Key company sales gauge recovers to pre-pandemic level
A key sales gauge has recovered past its pre-pandemic level, according to a new quarterly survey of business conditions by the National Association for Business Economics.
Why it matters: It’s another sign of businesses bouncing back from the depths of the pandemic recession, even with soaring coronavirus cases and a full economic recovery still far off.
- More companies said profits margins were rising (30%) versus falling (16%), compared to the 21% and 25% respectively reported in the previous survey released in October. 53% reported no change.
What they’re saying: “Momentum has continued to build, and survey respondents seem much more positive about the future today,” Manuel Balmaseda, chief economist at materials supplier CEMEX and NABE president, said in a release.
Other findings: An index measuring businesses’ plans to add workers over the next three months jumped 20 points to the highest level since Q2 2019.

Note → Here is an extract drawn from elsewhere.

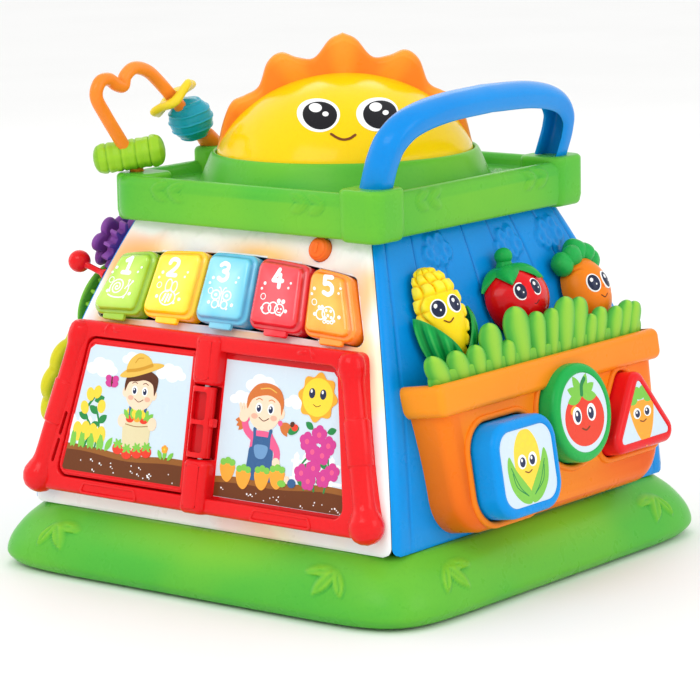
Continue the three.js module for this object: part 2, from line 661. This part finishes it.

- The net number of respondents reporting higher prices charged for products surged 14 points from October, largely because of higher prices charged by goods-producing firms.
- Most (60%) expect prices charged to hold steady over the next three months. 35% expect prices to rise, compared to 26% that said so in the last survey.
- A gauge for the number of firms reporting more expensive materials tripled in the latest survey.
Worth noting: Almost half (46%) of respondents said neither the vaccine rollout or the Biden administration impacted expectations for company sales, hiring or capital spending expectations.
- But 37% said it impacts their outlook positively, while 5% said there’s a negative effect.